### What you are asked to do
Tally the lines holding the string "this" and reply with that number alone.

### Source records
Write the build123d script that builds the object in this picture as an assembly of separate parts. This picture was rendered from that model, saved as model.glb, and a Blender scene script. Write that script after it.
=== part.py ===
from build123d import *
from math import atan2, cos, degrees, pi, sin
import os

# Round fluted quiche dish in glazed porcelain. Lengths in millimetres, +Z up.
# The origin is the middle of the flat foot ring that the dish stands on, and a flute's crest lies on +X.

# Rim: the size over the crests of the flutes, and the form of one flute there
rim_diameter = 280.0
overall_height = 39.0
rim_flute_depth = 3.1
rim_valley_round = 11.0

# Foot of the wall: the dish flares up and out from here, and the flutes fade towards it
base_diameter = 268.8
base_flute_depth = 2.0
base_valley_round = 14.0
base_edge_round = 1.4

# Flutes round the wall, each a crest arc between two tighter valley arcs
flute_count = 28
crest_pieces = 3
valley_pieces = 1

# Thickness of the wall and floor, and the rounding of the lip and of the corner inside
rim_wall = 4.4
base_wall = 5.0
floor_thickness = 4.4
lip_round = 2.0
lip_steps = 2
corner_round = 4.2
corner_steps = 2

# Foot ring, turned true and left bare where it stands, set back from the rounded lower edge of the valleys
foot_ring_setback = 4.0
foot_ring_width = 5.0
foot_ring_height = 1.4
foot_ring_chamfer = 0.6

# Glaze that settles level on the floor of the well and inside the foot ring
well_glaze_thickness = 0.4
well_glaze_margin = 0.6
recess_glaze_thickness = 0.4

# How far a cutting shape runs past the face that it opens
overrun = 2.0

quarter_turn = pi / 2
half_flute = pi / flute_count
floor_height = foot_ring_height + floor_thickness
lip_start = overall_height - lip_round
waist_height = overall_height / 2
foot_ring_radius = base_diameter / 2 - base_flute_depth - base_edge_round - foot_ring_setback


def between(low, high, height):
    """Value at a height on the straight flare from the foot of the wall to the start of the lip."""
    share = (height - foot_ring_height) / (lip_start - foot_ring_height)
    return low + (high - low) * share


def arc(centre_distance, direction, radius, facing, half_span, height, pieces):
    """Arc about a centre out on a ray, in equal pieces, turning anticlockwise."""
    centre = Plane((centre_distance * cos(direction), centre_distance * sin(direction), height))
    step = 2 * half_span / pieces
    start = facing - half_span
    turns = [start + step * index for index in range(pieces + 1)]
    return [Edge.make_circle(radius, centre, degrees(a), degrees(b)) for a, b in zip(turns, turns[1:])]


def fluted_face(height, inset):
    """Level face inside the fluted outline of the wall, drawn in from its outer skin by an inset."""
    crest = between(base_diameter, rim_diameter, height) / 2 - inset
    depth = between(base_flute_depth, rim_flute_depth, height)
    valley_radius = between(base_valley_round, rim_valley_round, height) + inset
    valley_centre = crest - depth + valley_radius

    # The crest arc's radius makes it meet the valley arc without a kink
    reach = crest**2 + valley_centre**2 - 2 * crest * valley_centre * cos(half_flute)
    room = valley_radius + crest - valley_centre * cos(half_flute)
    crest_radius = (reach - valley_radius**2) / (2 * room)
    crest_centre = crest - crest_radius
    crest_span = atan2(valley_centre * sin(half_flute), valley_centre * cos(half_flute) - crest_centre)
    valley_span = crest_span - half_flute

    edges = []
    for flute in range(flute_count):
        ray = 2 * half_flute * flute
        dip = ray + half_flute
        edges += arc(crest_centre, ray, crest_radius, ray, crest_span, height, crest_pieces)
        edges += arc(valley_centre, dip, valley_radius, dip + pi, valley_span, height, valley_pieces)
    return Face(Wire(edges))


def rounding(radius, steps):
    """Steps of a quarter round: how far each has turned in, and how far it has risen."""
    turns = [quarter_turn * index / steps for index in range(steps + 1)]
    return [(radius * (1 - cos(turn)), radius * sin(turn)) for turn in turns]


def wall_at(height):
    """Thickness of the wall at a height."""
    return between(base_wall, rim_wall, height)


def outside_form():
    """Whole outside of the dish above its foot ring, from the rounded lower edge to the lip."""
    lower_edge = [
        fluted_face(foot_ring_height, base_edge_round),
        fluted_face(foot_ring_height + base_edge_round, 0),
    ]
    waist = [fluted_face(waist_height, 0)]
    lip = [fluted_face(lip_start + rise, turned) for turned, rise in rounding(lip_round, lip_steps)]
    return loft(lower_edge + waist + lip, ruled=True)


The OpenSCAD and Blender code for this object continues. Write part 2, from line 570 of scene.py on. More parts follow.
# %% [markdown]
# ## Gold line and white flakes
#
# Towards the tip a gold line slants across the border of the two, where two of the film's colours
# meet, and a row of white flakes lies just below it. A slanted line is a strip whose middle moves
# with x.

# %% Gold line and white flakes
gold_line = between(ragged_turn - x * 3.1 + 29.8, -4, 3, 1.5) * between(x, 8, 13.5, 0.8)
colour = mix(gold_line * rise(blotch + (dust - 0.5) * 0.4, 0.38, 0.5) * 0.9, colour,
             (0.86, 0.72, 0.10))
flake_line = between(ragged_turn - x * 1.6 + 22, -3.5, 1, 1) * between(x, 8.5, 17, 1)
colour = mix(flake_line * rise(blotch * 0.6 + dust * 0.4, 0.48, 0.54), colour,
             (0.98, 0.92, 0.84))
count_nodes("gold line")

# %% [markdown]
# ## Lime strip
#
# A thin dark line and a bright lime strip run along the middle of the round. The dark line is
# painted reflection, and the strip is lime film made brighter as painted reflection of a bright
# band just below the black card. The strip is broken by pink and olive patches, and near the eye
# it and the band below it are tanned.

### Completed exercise
2